-- PROBLEM DESCRIPTION --
In the listing that follows, the range to quote begins at the line that has "if empty is" and ends after the line that has "obj.matrix_parent_inverse = Matrix.Identity(4)"; quote it verbatim and add nothing.

:: MATERIAL

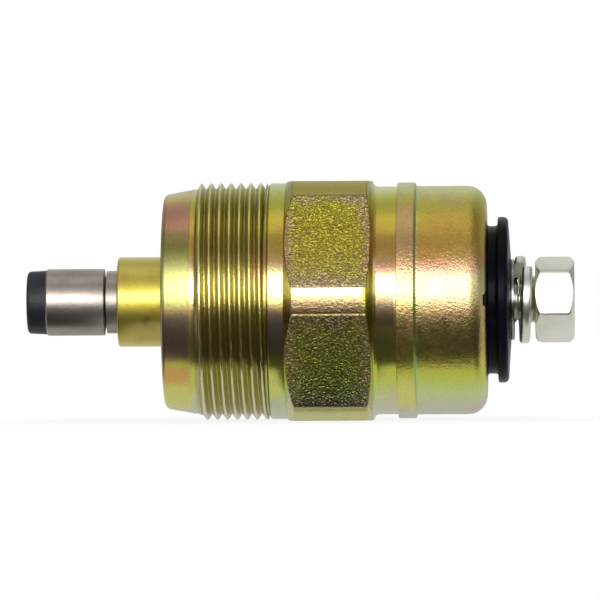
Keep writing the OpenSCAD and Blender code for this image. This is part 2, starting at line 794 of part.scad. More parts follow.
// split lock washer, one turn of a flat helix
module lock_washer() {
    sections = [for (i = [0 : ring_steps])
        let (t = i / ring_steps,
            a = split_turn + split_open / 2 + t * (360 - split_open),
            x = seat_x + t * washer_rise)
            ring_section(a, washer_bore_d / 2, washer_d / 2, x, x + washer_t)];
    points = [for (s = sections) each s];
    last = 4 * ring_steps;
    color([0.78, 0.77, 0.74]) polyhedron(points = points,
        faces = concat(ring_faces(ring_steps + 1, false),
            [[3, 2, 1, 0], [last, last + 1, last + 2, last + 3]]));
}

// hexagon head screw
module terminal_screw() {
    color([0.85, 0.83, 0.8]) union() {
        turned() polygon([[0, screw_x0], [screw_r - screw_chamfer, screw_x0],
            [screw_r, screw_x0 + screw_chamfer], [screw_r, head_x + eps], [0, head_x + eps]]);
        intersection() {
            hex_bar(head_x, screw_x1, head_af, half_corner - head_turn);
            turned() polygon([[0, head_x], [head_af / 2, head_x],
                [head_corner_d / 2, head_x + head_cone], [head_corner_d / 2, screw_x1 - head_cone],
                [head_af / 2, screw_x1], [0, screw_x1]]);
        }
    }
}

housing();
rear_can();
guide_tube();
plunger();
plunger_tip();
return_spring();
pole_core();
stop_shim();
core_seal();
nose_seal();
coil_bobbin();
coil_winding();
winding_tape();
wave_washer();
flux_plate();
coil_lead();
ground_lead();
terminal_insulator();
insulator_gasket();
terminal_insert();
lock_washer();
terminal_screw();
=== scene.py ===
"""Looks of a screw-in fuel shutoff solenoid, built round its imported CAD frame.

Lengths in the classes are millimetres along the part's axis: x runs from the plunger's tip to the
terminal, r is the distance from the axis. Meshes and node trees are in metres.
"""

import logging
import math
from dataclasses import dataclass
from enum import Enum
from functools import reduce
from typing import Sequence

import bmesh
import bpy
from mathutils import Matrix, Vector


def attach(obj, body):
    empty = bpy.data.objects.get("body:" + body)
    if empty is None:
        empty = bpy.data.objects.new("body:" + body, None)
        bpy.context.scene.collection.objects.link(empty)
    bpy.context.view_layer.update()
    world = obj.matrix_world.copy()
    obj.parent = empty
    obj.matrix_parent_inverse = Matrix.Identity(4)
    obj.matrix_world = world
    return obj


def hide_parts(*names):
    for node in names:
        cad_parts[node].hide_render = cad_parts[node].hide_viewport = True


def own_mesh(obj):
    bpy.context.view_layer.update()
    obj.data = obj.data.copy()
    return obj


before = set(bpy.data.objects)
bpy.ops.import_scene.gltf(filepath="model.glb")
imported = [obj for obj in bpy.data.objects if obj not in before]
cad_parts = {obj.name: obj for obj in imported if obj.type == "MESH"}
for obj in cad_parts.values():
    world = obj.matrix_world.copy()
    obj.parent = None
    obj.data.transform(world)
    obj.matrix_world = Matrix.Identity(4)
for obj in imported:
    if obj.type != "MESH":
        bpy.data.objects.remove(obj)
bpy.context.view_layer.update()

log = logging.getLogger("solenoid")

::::
:: MATERIAL

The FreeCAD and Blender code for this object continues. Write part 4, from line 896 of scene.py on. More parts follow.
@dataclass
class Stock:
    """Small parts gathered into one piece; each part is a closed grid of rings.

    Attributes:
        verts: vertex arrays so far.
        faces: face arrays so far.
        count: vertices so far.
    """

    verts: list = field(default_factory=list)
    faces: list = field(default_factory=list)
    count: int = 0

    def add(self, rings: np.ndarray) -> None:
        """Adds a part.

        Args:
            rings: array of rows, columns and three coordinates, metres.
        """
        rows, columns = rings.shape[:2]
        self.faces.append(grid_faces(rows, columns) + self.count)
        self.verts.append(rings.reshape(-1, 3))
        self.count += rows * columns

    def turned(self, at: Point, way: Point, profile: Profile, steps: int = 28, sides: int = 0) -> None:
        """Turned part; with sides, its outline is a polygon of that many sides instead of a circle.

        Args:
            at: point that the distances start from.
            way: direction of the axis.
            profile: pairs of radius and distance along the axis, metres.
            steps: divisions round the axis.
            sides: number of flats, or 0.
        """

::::
:: MATERIAL

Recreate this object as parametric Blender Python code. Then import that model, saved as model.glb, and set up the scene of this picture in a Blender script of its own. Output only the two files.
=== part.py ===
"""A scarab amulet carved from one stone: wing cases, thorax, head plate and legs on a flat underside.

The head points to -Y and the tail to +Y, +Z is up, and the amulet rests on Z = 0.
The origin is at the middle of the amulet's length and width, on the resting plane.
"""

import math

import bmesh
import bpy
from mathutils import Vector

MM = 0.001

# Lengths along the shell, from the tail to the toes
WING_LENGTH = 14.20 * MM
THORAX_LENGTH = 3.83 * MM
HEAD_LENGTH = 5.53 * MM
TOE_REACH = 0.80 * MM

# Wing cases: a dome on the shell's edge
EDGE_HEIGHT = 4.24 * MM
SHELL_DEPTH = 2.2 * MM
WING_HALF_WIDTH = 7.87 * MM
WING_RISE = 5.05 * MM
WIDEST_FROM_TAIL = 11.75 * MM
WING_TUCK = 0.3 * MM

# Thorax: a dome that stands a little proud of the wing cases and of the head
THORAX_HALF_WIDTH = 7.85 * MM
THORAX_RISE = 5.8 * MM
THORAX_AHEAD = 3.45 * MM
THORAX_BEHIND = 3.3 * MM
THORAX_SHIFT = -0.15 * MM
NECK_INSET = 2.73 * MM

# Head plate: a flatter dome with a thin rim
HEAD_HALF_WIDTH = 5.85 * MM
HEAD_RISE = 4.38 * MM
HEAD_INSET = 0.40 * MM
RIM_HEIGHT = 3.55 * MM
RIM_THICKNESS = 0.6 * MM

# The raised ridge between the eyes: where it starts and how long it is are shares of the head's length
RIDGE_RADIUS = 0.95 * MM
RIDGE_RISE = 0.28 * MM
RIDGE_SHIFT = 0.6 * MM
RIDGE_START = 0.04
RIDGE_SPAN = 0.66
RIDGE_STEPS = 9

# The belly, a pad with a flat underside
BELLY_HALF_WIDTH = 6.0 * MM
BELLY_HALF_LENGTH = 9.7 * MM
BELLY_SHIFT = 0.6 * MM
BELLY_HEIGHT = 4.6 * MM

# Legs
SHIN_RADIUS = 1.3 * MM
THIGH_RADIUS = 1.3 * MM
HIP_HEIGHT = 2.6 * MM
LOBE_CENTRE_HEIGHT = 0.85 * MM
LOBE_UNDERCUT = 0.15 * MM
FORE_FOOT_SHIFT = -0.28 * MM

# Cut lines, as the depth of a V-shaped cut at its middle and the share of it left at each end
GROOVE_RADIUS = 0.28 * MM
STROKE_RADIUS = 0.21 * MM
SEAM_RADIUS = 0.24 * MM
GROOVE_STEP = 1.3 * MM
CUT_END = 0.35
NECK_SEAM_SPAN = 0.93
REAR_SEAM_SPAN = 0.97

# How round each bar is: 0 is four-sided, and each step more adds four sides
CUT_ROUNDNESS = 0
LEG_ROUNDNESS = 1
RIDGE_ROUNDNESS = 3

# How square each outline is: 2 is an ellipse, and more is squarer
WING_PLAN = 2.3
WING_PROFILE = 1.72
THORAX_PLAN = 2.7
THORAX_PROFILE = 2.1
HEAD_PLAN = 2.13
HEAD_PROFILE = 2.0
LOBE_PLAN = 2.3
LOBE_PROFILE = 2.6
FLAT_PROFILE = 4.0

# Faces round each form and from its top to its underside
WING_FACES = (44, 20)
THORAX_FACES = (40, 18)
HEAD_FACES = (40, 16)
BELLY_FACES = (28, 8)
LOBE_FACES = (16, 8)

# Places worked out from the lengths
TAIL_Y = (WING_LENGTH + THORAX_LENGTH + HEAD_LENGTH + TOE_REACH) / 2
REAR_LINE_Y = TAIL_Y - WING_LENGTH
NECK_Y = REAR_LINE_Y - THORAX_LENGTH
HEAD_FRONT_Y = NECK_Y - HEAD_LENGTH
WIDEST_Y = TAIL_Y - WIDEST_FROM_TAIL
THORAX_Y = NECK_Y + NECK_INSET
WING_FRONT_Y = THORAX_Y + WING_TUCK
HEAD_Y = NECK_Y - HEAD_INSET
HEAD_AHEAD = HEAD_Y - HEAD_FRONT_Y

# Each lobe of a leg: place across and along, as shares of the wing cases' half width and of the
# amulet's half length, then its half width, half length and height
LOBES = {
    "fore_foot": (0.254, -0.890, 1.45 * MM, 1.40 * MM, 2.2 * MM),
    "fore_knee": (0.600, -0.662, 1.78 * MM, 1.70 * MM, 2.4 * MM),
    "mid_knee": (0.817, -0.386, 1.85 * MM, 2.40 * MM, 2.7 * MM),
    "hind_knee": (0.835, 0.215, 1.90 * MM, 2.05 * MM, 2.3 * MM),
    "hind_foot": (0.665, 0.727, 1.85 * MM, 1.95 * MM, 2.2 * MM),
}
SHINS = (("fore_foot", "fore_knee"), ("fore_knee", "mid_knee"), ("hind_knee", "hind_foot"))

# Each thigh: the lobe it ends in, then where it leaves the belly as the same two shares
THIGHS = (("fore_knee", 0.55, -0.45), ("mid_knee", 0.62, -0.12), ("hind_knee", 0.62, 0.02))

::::

-- TASK SOLUTION --
    if empty is None:
        empty = bpy.data.objects.new("body:" + body, None)
        bpy.context.scene.collection.objects.link(empty)
    bpy.context.view_layer.update()
    world = obj.matrix_world.copy()
    obj.parent = empty
    obj.matrix_parent_inverse = Matrix.Identity(4)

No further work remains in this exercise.